– This is the script of CNBC's news report for China's CCTV on July 19, Wednesday.
Foreign buyers closed on $153 billion worth of U.S. residential properties between April 2016 and March 2017, a 49 percent jump from the period a year earlier, according to the National Association of Realtors. That surpasses the previous high, set in 2015.
The jump follows a year-earlier retreat and comes as a surprise, given the current strength of the U.S. dollar against most foreign currencies, which makes U.S. housing even more expensive. Apparently, the value of a financial safe-haven is outweighing the rising costs.
Chinese buyers led the pack for the fourth straight year, followed by buyers from Canada, the United Kingdom, Mexico and India.
But the biggest overall surge in sales in the last year came from Canadian buyers, who scooped up $19 billion worth of properties, mostly in Florida.
"There are more [baby] boomers now than ever before. It's the demographic," said Elli Davis, a real estate agent in Toronto who said she is seeing more older buyers downsize their primary home and purchase a second or third home in Florida. "The real estate here is worth so much more money. They all have more money. They're selling the big city houses that are now $2 million-plus, where they went up so much in the last 10 to 15 years, so they're cashing in."
Despite the anti-immigrant rhetoric from the Trump administration, especially about building a wall between the U.S. and Mexico, nonresident buyers from Mexico were undeterred. Mexican buyers nearly doubled their purchases by dollar volume from a year earlier, coming in third behind China and Canada.
"You could easily make the point that perhaps their uptick was wanting to buy now before new immigration policy was in place," said Adam DeSanctis, economic issues media manager at the National Association of Realtors.
Foreign sales accounted for 10 percent of all existing home sales by dollar volume and 5 percent by number of properties. In total, foreign buyers purchased 284,455 homes, up 32 percent from the previous year.
In terms of which areas are the most popular among overseas buyers, lets take a look at the list here.
No.1 - Florida, followed by Texas, California, New Jersey and Arizona.

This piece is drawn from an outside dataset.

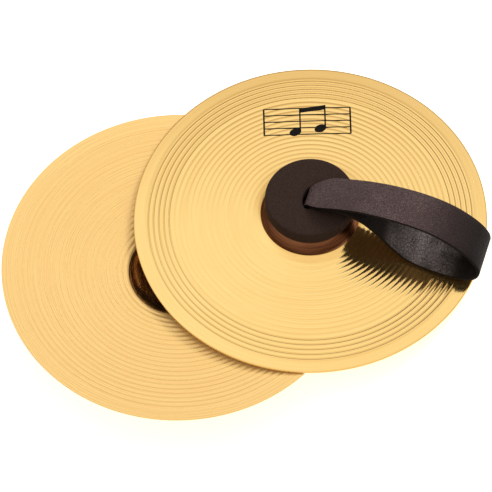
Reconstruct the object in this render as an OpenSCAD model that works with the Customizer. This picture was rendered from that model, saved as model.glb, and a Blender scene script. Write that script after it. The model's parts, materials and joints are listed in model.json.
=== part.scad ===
// A pair of hand cymbals, stacked as they lie on a table.
//
// Each cymbal is a spun plate with a foam pad on its bell and one leather strap.  The strap's
// hand loop goes down through the pad's slot and the plate's hole as a stem, and its four
// tails are tied in a square knot inside the bell.
//
// The rear cymbal lies bell down on its pad's edge and on its own strap loop.  The front one
// lies bell up over the rear one's rim, with its far rim on the table, so both rims lean
// alike.  The table is z = 0, +X runs from the rear cymbal's centre to the front one's, and
// the origin is on the table under the middle of the pair.
//
// The modules of one cymbal are drawn in its own frame: the rim plane is z = 0, the bell
// rises to +Z and the strap lies along +X.

/* [Cymbal] */
// Diameter of each plate
plate_d = 203; // [196:1:210]
// Thickness of the sheet
plate_t = 1.1; // [0.9:0.1:1.5]
// Height of the bow, from the rim up to the foot of the bell
bow_h = 5.1; // [4:0.1:7]
// Diameter of the bell at its foot
bell_d = 55.2; // [54.4:0.4:58]
// Height of the bell above its foot
bell_h = 9.9; // [9:0.1:10.6]
// Diameter of the centre hole
hole_d = 12; // [12:0.1:13]

/* [Pad] */
// Diameter of the foam pad
pad_d = 51.6; // [48:0.1:56]
// Thickness of the foam pad
pad_t = 9.2; // [8:0.1:11]
// Rounding of the pad's edges
pad_edge = 1; // [0.5:0.1:1.5]
// Width of the slot that the strap comes up through
slot_w = 8.4; // [8:0.1:10]
// Length of that slot
slot_l = 16; // [15.5:0.5:20]
// How far the slot's mouth is pressed open all round, and how deep
mouth = 1.4; // [1.2:0.1:2]

/* [Strap] */
// Width of the hand loop
strap_w = 24; // [20:1:26]
// Thickness of the leather
strap_t = 2; // [1.8:0.1:2]
// Width of the stem where it passes the plate's hole
stem_w = 10.4; // [9:0.1:10.6]
// Width of the strap in the pad's slot
neck_w = 12.4; // [12:0.1:13]
// Side of the square knot in the bell
knot_w = 19; // [17:0.5:20]
// Height of that knot
knot_h = 7.5; // [6:0.5:8]

/* [Stack] */
// Distance between the two cymbals' centres
spacing = 81; // [76:1:86]
// Turn of the front cymbal's strap from the line of the two centres
front_strap_turn = -37.5; // [-60:0.5:60]
// Gap left between the two rims
rim_gap = 0.2; // [0.1:0.1:0.4]

/* [Hidden] */
$fn = 96;
plate_r = plate_d / 2;
bell_r = bell_d / 2;
hole_r = hole_d / 2;
pad_r = pad_d / 2;
fit_gap = 0.3;        // clearance between pieces that turn or fold past each other
bow_steps = 9;
bell_steps = 16;
bell_flat = 4;        // how flat the bell's crown is
bell_flank = 0.85;    // how steep its flank is
flank_t = 0.8;        // reach of the outer flank past the inner one
plate_color = [0.86, 0.66, 0.30];
pad_color = [0.13, 0.11, 0.10];
strap_color = [0.15, 0.12, 0.12];

// The plate at radius r: a shallow bow, and a bell with a flat crown and a steep flank.
function bow_z(r) = bow_h * (plate_r * plate_r - r * r) / (plate_r * plate_r - bell_r * bell_r);
function bell_z(r, foot) = r >= foot ? 0 : bell_h * pow(1 - pow(r / foot, bell_flat), bell_flank);
function plate_z(r) = bow_z(r) + bell_z(r, bell_r);
function plate_top_z(r) = bow_z(r) + plate_t + bell_z(r, bell_r + flank_t);

// Radii from the hole to the rim, closer together towards the bell's steep foot.
function bell_radii(foot) = [for (i = [0:bell_steps]) hole_r + (foot - hole_r) * sin(90 * i / bell_steps)];
function bow_radii(foot) = [for (i = [1:bow_steps]) foot + (plate_r - foot) * i / bow_steps];
function radii(foot) = concat(bell_radii(foot), bow_radii(foot));
function reversed(p) = [for (i = [len(p) - 1:-1:0]) p[i]];

pad_z = plate_top_z(hole_r) + 0.15;
pad_top = pad_z + pad_t;
knot_top = plate_z(knot_w * 0.72) - fit_gap;

pad_foot_r = pad_r - pad_edge;   // the pad's flat face, whose edge the rear cymbal stands on

// The fold line of the strap, in the mouth of the pad's slot.
fold_z = pad_top - 0.2;
fold_r = strap_t;

// The leaning stack: the rear pad's edge and the front plate's far rim touch z = 0.
lean = atan((pad_top + rim_gap) / (spacing + plate_r - pad_foot_r));
rear_z = pad_foot_r * sin(lean) + pad_top * cos(lean);
middle_x = spacing * cos(lean) / 2;

// Side view of a hand loop as x and z of the leather's middle, from the fold line out along
// the outer run, round the far end and back along the inner run.  The rear loop is pressed
// flat by the table for its first half.
run_start = [-0.5, fold_z + 0.8];
run_end = [0.6, fold_z - 0.7];
front_outer_run = [
    run_start, [6.2, 30.6], [12, 33.8], [20, 36.5], [32, 38.9], [46, 39.7], [60, 38.7], [72, 36.2], [82, 31.9],
    [90, 26.6], [97, 19.8], [101.4, 12]];
front_inner_run = [
    [101.4, 12], [101, 6.6], [97, 3.9], [88, 3.9], [77, 5], [67, 5.8], [59, 8.2], [52, 13.4], [44.5, 20.7],
    [36, 28], [28, 31.6], [20, 33.6], [12, 32.2], [6.6, 29], run_end];
rear_outer_run = [
    run_start, [5.6, 29.2], [12, 30.6], [20, 31.9], [30, 33.6], [42, 35.6], [54, 37.6], [66, 38.9], [77, 37],
    [86, 31], [91, 22], [91.6, 12]];
rear_inner_run = [
    [91.6, 12], [89.6, 6.4], [84, 4.6], [76, 5.1], [67, 5.8], [59, 8.2], [52, 13.4], [44.5, 19.7], [36, 25.4],
    [28, 28.9], [20, 30], [12, 29.3], [6.2, 28], run_end];

// A smooth curve through points, by Catmull-Rom with its ends held.
function spline_point(a, b, c, d, t) =
    0.5 * (2 * b + (c - a) * t + (2 * a - 5 * b + 4 * c - d) * t * t + (3 * b - a - 3 * c + d) * t * t * t);
function spline(p, steps = 4) = let (last = len(p) - 1) concat(
    [for (i = [0:last - 1], k = [0:steps - 1])
        spline_point(p[max(i - 1, 0)], p[i], p[i + 1], p[min(i + 2, last)], k / steps)],
    [p[last]]);

// A band of leather: the outline of a strip of thickness t whose middle follows path.
function along(p, i) = let (d = p[min(i + 1, len(p) - 1)] - p[max(i - 1, 0)]) d / norm(d);
function beside(p, i, off) = p[i] + off * [-along(p, i).y, along(p, i).x];
function band(p, t) = concat(
    [for (i = [0:len(p) - 1]) beside(p, i, t / 2)],
    [for (i = [len(p) - 1:-1:0]) beside(p, i, -t / 2)]);

// ---- one cymbal, in its own frame ----

module plate() {
    color(plate_color)
        rotate_extrude()
            polygon(concat(
                [for (r = radii(bell_r)) [r, plate_z(r)]],
                [for (r = reversed(radii(bell_r + flank_t))) [r, plate_top_z(r)]]));
}

module slot(w, l, h) {
    for (side = [-1, 1])
        translate([0, side * (l - w) / 2, 0])
            cylinder(d = w, h = h);
    translate([-w / 2, -(l - w) / 2, 0])
        cube([w, l - w, h]);
}

module pad() {
    color(pad_color)
        difference() {
            rotate_extrude()
                polygon([
                    [0, pad_z], [pad_foot_r, pad_z], [pad_r, pad_z + pad_edge],
                    [pad_r, pad_top - pad_edge], [pad_foot_r, pad_top], [0, pad_top]]);
            translate([0, 0, pad_z - 1])
                slot(slot_w, slot_l, pad_t + 2);
            translate([0, 0, pad_top - mouth])
                slot(slot_w + 2 * mouth, slot_l + 2 * mouth, mouth + 1);
        }
}

// Two thicknesses of leather, from the knot up through the hole and the slot.
module strap_stem() {
    stem_t = 2 * strap_t;
    stem_top = fold_z - fold_r - fit_gap;
    color(strap_color) {
        translate([-stem_t / 2, -stem_w / 2, knot_top])
            cube([stem_t, stem_w, stem_top - knot_top]);
        translate([-stem_t / 2, -neck_w / 2, pad_z + 2])
            cube([stem_t, neck_w, stem_top - pad_z - 2]);
    }
}

// Four flat tails, each laid over the next round a square, with their ends pulled through.
module strap_knot() {
    strand_w = knot_w / 2 - 0.3;
    tail_l = 6;
    core_h = knot_h - strap_t;
    color(strap_color)
        translate([0, 0, knot_top - knot_h]) {
            translate([-knot_w / 2 + 1, -knot_w / 2 + 1, strap_t])
                cube([knot_w - 2, knot_w - 2, core_h]);
            for (turn = [0:90:270])
                rotate(turn) {
                    translate([0.3, -knot_w / 2, 0])
                        cube([strand_w, knot_w / 2 + 0.3, strap_t + 0.8]);
                    translate([knot_w / 2 - 1.5, 0.6, 2.6])
                        cube([tail_l, strand_w - 1.6, strap_t]);
                }
        }
}

// Plan of half the loop: narrow at the fold line, then widening out along its length.
loop_edge = [[-5, neck_w / 2], [2.8, neck_w / 2], [6.4, 8.6], [11, 10.2], [24, 10.6], [60, 11.4], [90, strap_w / 2],
    [120, strap_w / 2]];
module loop_plan() {
    polygon(concat(loop_edge, [for (i = [len(loop_edge) - 1:-1:0]) [loop_edge[i].x, -loop_edge[i].y]]));
}

module strap_loop(outer_run, inner_run) {
    color(strap_color)
        intersection() {
            translate([0, strap_w, 0])
                rotate([90, 0, 0]) {
                    linear_extrude(2 * strap_w)
                        polygon(band(spline(outer_run), strap_t));
                    linear_extrude(2 * strap_w)
                        polygon(band(spline(inner_run), strap_t));
                    translate([0, fold_z, 0])
                        cylinder(r = fold_r, h = 2 * strap_w);
                }
            translate([0, 0, -5])
                linear_extrude(60)
                    loop_plan();
        }
}

// ---- where the two cymbals lie ----

module in_stack() {
    translate([-middle_x, 0, rear_z])
        rotate([0, lean, 0])
            children();
}

module rear() {
    in_stack()
        rotate([0, 180, 0])
            children();
}

module front(turn = 0) {
    in_stack()
        translate([spacing, 0, rim_gap])
            rotate(turn)
                children();
}

rear() plate();  // rear_plate
rear() pad();  // rear_pad
rear() strap_stem();  // rear_strap_stem
rear() strap_knot();  // rear_strap_knot
rear() strap_loop(rear_outer_run, rear_inner_run);  // rear_strap_loop
front() plate();  // front_plate
front(front_strap_turn) pad();  // front_pad
front(front_strap_turn) strap_stem();  // front_strap_stem
front(front_strap_turn) strap_knot();  // front_strap_knot
front(front_strap_turn) strap_loop(front_outer_run, front_inner_run);  // front_strap_loop
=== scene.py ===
import bpy
import json
from math import atan2, cos, exp, pi, radians, sin, sqrt, tau
from mathutils import Matrix, Vector, noise


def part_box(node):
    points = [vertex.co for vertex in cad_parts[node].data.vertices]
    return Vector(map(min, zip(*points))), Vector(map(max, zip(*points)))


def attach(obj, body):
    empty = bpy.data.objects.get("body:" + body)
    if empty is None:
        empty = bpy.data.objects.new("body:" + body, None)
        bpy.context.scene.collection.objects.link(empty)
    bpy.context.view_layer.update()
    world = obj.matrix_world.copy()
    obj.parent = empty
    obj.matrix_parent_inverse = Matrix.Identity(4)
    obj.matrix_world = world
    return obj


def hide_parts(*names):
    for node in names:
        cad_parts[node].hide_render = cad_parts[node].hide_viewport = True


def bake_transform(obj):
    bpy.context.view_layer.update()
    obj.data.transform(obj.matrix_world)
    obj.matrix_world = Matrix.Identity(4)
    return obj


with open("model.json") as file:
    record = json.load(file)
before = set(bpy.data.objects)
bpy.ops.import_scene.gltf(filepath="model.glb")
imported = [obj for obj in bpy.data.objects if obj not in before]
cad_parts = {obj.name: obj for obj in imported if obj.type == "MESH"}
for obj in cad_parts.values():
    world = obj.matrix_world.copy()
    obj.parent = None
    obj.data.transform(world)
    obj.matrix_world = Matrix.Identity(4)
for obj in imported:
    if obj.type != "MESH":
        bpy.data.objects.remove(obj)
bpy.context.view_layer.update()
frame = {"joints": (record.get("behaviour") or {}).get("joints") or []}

mm = 0.001
sides = ("rear", "front")
joints = {joint["name"]: joint for joint in frame["joints"]}
print("frame loaded")


def deselectAll():
    if bpy.context.object and bpy.context.object.mode == "EDIT":
        bpy.ops.object.mode_set(mode="OBJECT")
    bpy.ops.object.select_all(action="DESELECT")


def pickOnly(piece):
    deselectAll()
    piece.select_set(True)
    bpy.context.view_layer.objects.active = piece


def cymbalPlace(side):
    # the cymbal's own frame: rim plane at z = 0, bell towards +z, strap towards +x
    up = Vector(joints[side + "_strap_turn"]["axis"]).normalized()
    across = -Vector(joints[side + "_loop_fold"]["axis"]).normalized()
    place = Matrix((across.cross(up), across, up)).transposed().to_4x4()
    place.translation = Vector(joints[side + "_strap_turn"]["pos_m"])
    return place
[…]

While international interest was quite strong in the second half of last year, it may now be weakening due to tighter immigration policies as well as weakening currencies in some international markets.
"Stricter foreign government regulations and the current uncertainty on policy surrounding U.S. immigration and international trade policy could very well lead to a slowdown in foreign investment," said Lawrence Yun, chief economist for the NAR.
CNBC's Qian Chen, reporting from Singapore.